▸ PROMPT:
In the records below, begin at the line that has "zip(*points))), Vector(map(max, zip(*points)))" and stop after the line that has "self.normal_in = None"; quote those lines verbatim and nothing more.

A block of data
Begin
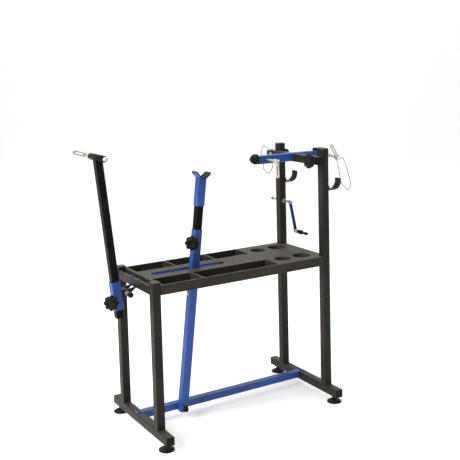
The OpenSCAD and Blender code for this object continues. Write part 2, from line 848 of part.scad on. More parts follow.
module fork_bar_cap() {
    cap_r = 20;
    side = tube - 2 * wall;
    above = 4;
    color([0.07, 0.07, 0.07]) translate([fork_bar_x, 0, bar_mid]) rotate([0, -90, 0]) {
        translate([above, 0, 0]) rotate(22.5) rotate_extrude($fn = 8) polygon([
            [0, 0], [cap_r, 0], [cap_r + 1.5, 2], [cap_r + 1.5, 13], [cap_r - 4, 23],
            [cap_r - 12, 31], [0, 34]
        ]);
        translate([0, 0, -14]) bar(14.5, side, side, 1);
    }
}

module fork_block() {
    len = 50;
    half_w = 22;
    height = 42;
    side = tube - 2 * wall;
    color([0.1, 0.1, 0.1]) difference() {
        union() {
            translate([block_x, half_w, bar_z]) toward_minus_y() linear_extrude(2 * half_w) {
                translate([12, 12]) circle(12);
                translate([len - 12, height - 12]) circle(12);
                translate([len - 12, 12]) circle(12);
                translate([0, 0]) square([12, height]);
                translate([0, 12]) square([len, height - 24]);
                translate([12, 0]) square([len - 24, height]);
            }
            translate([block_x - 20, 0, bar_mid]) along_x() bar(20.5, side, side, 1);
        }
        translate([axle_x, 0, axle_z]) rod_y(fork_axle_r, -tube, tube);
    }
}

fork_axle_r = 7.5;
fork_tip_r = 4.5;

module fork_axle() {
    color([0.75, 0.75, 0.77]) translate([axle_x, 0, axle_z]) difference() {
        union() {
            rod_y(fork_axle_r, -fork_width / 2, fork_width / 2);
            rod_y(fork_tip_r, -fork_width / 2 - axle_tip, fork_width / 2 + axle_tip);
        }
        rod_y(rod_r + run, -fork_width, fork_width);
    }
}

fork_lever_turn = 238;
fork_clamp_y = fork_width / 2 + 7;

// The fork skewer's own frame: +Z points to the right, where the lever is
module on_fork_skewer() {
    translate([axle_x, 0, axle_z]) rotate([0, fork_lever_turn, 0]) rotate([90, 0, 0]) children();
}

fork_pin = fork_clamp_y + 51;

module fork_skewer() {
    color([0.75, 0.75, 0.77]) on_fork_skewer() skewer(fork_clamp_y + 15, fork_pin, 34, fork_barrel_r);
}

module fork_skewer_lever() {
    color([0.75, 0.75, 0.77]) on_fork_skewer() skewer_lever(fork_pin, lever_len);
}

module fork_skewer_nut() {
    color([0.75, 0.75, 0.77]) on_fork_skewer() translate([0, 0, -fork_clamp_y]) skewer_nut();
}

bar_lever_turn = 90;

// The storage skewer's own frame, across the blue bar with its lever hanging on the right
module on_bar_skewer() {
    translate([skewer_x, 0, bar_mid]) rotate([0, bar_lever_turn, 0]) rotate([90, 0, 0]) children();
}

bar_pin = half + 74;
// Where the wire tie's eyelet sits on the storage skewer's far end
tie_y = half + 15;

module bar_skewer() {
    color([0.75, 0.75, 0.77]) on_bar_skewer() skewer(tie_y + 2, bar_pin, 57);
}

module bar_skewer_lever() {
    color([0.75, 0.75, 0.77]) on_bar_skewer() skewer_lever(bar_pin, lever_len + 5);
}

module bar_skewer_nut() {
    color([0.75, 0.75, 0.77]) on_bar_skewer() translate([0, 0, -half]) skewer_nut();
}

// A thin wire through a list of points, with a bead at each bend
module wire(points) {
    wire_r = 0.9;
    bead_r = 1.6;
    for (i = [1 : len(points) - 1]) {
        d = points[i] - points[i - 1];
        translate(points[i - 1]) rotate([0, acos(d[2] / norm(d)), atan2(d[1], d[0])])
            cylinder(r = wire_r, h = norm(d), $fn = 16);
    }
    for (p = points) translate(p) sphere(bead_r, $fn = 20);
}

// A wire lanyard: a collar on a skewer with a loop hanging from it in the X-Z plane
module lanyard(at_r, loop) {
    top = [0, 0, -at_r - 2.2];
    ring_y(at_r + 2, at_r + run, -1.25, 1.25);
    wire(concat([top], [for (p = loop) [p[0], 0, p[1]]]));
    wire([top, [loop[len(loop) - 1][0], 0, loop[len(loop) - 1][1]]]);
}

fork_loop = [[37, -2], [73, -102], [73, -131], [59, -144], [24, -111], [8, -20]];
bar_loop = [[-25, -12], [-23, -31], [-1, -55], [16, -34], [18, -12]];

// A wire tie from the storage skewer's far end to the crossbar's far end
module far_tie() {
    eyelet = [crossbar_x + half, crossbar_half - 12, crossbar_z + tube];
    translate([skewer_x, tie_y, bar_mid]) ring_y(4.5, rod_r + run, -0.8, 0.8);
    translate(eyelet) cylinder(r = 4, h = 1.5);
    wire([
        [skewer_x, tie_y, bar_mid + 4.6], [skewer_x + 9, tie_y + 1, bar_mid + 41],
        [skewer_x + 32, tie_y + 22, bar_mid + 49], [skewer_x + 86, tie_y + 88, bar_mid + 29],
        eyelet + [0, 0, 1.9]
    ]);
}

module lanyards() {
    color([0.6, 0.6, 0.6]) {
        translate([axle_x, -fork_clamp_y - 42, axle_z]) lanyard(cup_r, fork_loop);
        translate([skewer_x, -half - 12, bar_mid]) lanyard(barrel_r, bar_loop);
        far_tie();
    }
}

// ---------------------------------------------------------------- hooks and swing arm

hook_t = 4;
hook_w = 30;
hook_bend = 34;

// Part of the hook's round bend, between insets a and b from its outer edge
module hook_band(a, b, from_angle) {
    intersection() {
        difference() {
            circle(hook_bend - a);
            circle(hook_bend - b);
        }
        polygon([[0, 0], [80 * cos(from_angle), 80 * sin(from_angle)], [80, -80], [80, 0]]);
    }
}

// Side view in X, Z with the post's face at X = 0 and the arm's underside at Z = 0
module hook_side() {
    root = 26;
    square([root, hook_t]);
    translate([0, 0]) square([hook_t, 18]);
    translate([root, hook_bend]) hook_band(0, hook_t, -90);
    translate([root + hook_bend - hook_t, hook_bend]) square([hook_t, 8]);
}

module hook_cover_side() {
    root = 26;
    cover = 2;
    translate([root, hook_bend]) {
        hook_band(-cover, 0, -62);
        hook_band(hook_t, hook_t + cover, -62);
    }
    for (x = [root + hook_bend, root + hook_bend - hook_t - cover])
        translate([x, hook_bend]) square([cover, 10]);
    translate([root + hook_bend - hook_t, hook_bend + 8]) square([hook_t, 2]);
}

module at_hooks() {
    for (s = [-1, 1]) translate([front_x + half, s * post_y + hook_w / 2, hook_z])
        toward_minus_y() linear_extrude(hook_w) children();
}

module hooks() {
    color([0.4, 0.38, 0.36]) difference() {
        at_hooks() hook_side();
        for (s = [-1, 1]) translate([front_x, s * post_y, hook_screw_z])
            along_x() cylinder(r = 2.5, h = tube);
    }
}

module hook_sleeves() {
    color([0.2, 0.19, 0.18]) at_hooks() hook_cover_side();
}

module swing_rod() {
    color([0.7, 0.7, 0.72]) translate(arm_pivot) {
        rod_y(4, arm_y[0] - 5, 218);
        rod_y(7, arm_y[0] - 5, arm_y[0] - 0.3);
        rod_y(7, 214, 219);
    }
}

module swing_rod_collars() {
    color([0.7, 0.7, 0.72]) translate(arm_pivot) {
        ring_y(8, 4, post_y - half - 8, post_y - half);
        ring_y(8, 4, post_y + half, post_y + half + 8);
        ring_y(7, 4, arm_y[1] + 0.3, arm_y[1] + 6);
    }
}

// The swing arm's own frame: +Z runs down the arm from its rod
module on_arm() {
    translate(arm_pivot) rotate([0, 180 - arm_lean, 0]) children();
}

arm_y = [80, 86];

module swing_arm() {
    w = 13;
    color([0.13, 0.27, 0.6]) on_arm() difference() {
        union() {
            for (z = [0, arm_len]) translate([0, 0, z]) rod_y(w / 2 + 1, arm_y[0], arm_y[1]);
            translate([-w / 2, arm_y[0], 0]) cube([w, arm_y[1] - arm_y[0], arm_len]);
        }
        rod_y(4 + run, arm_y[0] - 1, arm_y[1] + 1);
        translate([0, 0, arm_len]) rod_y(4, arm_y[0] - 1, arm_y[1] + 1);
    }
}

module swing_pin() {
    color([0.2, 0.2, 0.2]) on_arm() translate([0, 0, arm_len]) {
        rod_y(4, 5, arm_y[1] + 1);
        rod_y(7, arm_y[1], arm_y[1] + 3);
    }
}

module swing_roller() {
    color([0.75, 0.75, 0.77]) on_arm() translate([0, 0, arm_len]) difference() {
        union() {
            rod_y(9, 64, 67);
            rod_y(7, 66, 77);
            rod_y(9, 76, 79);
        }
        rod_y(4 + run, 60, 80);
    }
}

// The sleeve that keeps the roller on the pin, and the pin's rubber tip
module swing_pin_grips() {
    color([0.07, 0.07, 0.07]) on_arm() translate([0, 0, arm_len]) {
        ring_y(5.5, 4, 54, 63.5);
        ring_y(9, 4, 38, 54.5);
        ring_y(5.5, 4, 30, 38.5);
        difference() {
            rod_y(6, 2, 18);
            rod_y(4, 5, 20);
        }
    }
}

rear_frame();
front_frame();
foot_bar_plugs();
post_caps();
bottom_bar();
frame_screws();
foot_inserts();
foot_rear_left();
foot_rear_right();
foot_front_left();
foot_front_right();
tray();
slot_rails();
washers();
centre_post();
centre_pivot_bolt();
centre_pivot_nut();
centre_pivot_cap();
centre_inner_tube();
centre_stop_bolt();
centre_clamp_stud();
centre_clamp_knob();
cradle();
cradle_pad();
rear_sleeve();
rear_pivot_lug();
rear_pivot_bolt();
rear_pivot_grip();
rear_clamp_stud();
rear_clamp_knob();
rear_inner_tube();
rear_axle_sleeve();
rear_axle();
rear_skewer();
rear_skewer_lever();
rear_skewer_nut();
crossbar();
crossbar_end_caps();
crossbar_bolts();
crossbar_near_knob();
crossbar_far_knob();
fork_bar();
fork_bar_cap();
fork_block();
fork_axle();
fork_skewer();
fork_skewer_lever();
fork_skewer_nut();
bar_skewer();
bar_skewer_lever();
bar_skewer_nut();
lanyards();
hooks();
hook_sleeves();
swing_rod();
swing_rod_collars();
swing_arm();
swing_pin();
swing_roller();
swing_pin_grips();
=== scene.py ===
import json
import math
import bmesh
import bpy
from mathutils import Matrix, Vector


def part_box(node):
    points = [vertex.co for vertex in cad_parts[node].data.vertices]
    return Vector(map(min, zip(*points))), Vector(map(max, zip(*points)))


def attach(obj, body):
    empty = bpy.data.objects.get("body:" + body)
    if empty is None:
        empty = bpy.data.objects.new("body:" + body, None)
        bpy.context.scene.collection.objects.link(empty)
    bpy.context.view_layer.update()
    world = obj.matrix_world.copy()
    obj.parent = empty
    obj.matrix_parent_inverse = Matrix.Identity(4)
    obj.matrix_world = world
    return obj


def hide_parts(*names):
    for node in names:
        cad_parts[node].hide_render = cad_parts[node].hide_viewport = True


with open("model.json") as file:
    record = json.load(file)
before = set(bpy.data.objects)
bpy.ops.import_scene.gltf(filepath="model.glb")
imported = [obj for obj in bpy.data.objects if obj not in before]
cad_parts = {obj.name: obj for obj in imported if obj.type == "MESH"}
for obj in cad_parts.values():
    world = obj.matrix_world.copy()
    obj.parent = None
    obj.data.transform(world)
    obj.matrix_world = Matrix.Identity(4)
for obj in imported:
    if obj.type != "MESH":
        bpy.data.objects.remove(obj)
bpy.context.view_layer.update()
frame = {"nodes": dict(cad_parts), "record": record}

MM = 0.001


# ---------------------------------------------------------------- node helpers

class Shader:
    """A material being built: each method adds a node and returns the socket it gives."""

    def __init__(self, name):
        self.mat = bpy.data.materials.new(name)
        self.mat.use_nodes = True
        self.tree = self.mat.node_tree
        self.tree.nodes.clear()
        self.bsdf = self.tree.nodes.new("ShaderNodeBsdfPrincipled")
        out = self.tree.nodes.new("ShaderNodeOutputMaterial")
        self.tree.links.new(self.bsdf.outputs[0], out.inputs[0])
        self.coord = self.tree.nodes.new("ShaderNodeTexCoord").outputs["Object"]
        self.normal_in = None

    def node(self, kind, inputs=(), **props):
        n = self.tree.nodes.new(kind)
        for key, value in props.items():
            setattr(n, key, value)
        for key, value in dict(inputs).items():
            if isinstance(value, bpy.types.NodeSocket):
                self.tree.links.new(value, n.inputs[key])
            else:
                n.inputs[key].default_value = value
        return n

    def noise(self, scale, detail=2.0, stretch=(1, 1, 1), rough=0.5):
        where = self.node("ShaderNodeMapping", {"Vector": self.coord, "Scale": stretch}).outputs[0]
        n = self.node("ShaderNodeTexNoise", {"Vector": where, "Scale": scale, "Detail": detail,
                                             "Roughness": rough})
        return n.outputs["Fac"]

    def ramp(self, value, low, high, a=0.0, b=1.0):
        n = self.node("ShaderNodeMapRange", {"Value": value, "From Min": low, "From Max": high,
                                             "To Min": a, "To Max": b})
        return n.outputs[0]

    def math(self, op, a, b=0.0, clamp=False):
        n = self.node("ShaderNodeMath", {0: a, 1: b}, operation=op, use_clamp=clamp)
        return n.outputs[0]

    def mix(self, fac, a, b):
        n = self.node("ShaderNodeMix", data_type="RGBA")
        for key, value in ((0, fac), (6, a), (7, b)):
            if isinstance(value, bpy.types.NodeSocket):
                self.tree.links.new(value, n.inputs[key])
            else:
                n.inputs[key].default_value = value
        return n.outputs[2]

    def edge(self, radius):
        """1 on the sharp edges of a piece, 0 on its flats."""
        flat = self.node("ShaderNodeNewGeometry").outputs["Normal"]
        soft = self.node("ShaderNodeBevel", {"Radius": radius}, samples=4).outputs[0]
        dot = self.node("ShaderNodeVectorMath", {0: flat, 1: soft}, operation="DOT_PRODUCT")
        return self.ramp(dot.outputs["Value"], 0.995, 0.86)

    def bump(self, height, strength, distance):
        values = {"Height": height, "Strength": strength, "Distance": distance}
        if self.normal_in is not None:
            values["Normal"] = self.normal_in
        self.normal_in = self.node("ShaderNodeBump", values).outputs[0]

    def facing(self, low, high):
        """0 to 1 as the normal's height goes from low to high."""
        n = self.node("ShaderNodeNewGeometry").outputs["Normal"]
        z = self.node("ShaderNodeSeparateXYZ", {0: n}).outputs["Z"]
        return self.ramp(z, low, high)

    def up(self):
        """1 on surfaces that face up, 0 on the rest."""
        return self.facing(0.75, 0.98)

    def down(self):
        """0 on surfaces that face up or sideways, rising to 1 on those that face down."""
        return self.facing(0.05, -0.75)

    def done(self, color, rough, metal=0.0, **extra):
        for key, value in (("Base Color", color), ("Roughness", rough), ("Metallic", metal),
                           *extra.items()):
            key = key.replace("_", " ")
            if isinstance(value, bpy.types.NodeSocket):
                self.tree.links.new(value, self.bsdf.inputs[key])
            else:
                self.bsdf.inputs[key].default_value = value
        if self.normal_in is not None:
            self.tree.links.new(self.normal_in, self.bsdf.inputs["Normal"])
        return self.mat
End
Begin
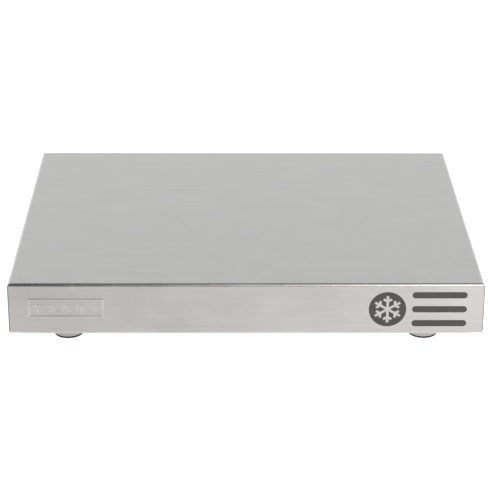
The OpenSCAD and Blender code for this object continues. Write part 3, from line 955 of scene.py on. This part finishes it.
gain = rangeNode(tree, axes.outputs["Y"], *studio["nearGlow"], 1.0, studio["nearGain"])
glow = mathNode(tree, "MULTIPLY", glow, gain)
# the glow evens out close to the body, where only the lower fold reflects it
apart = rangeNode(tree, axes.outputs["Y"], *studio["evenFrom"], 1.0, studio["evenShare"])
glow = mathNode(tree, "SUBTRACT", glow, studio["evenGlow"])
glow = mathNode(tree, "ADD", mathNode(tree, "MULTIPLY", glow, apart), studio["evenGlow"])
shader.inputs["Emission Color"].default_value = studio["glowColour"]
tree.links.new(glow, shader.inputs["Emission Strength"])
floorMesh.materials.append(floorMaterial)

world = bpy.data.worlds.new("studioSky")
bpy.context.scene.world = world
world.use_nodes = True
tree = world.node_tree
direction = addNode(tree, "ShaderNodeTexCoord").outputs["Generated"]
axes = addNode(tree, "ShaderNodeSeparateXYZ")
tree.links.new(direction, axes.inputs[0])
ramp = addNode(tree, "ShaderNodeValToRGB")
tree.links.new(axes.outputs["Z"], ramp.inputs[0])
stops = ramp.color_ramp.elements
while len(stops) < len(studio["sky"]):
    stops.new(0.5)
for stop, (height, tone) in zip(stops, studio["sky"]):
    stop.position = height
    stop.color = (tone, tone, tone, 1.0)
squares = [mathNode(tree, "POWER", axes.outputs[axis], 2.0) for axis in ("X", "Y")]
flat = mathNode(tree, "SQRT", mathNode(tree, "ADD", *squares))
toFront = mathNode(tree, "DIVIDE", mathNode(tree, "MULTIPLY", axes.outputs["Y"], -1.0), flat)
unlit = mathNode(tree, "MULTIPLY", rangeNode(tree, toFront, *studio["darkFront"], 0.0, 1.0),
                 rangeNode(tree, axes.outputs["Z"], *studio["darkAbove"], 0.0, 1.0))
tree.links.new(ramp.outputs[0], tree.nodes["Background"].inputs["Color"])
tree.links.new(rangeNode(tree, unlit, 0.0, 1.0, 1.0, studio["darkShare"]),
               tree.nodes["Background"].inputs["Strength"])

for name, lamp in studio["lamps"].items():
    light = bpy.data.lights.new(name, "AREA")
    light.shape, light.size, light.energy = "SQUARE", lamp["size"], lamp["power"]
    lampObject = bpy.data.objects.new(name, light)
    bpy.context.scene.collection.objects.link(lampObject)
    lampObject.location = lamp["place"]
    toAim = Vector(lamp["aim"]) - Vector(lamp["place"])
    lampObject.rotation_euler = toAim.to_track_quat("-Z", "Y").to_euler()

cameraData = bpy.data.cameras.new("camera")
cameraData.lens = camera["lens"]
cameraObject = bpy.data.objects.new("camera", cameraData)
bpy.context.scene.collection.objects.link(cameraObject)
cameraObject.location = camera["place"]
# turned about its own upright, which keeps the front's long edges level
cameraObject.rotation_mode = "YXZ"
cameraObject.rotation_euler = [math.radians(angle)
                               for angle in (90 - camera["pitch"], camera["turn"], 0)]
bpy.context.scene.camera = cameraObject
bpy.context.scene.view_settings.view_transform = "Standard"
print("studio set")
End
▸ EXERCISE ANSWER:
    return Vector(map(min, zip(*points))), Vector(map(max, zip(*points)))


def attach(obj, body):
    empty = bpy.data.objects.get("body:" + body)
    if empty is None:
        empty = bpy.data.objects.new("body:" + body, None)
        bpy.context.scene.collection.objects.link(empty)
    bpy.context.view_layer.update()
    world = obj.matrix_world.copy()
    obj.parent = empty
    obj.matrix_parent_inverse = Matrix.Identity(4)
    obj.matrix_world = world
    return obj


def hide_parts(*names):
    for node in names:
        cad_parts[node].hide_render = cad_parts[node].hide_viewport = True


with open("model.json") as file:
    record = json.load(file)
before = set(bpy.data.objects)
bpy.ops.import_scene.gltf(filepath="model.glb")
imported = [obj for obj in bpy.data.objects if obj not in before]
cad_parts = {obj.name: obj for obj in imported if obj.type == "MESH"}
for obj in cad_parts.values():
    world = obj.matrix_world.copy()
    obj.parent = None
    obj.data.transform(world)
    obj.matrix_world = Matrix.Identity(4)
for obj in imported:
    if obj.type != "MESH":
        bpy.data.objects.remove(obj)
bpy.context.view_layer.update()
frame = {"nodes": dict(cad_parts), "record": record}

MM = 0.001


# ---------------------------------------------------------------- node helpers

class Shader:
    """A material being built: each method adds a node and returns the socket it gives."""

    def __init__(self, name):
        self.mat = bpy.data.materials.new(name)
        self.mat.use_nodes = True
        self.tree = self.mat.node_tree
        self.tree.nodes.clear()
        self.bsdf = self.tree.nodes.new("ShaderNodeBsdfPrincipled")
        out = self.tree.nodes.new("ShaderNodeOutputMaterial")
        self.tree.links.new(self.bsdf.outputs[0], out.inputs[0])
        self.coord = self.tree.nodes.new("ShaderNodeTexCoord").outputs["Object"]
        self.normal_in = None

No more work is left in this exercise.